The only issue is that there is a significant barrier to entry. You should probably put your smaller stuff up on places like Itch.io before going for Steam since that’s free, but in the giant sea of new games being uploaded to itch.io of incredibly varying quality, it’s unlikely you’ll find success that way. It’s possible, but Steam is where it’s at and will always be where small developers reside.

Recommended read: Outer Wilds Walkthrough: A Complete Guide on How to Beat the Game

Questions and Answers

Question: How do I upload games to Steam?

Answer: After signing the paperwork, paying a fee, getting all your documents in order, and getting access to Steamworks, you can upload your game to Steam with images, a description, and a trailer, and it’ll be up after a 5-day approval process.

Question: Why are most indie games on Steam?

Answer: Consoles are incredibly tricky to get a spot on, and Steam is the most widely used and accessible marketplace on PC, so it’s where most people will succeed.

Question: What makes Steam better than the Epic Games Store?

Answer: Steam has built-in support for every controller, tons of games that aren’t anywhere else, easy multiplayer even for games that only support couch co-op, and a handheld and big-screen mode for people playing on TVs.

Conclusion

Steam is easily the ideal place for indie games to reside.
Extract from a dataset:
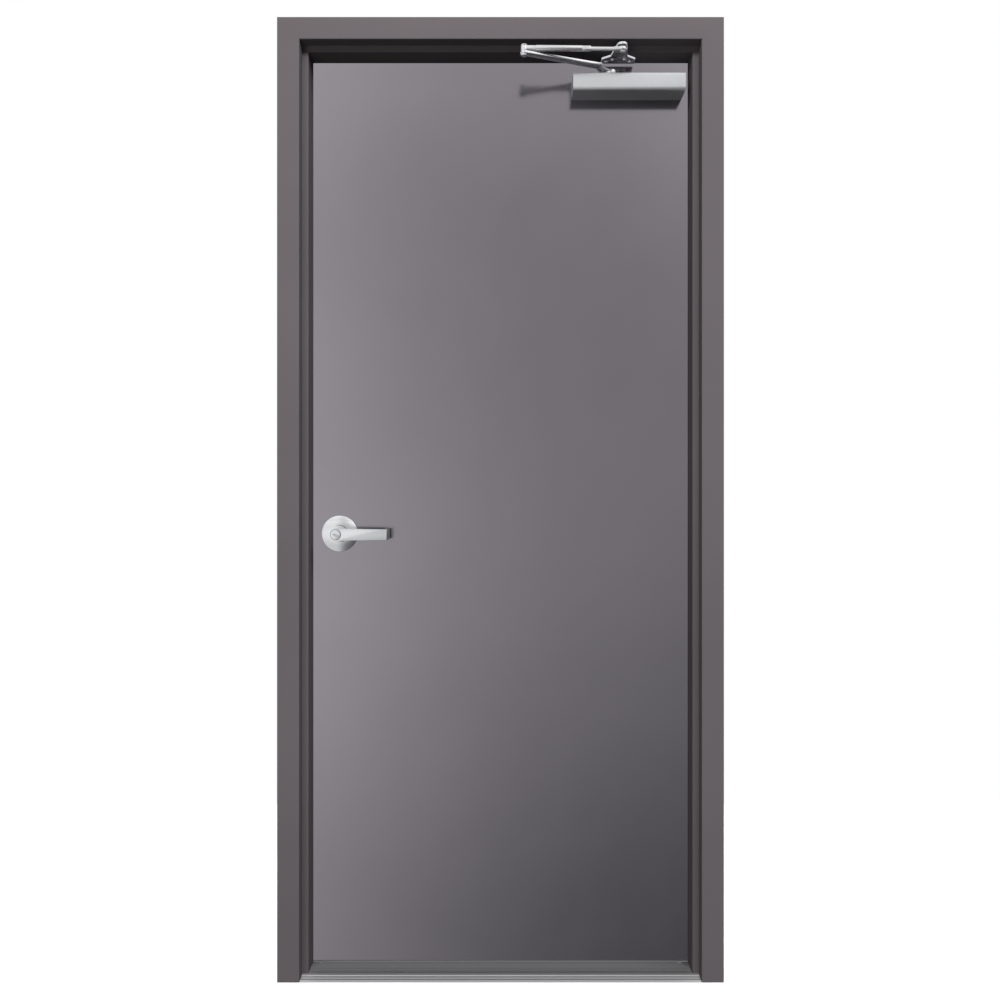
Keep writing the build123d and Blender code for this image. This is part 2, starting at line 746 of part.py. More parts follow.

Consoles may have more reach, and Epic may give you a better cut, but both have their issues and are as much of a struggle to upload to, if not even more, when you could be reaching further and getting more people to notice and care about your game by going the usual way.

The only real issue is the barrier to entry. Still, once you’ve surpassed that, you have an incredible platform that enables more people to play your game, making everything much easier for you and the consumer. You can push updates more efficiently, talk to people leaving reviews on your game, and become a better developer because of it, which is why Steam will always be the home of indies.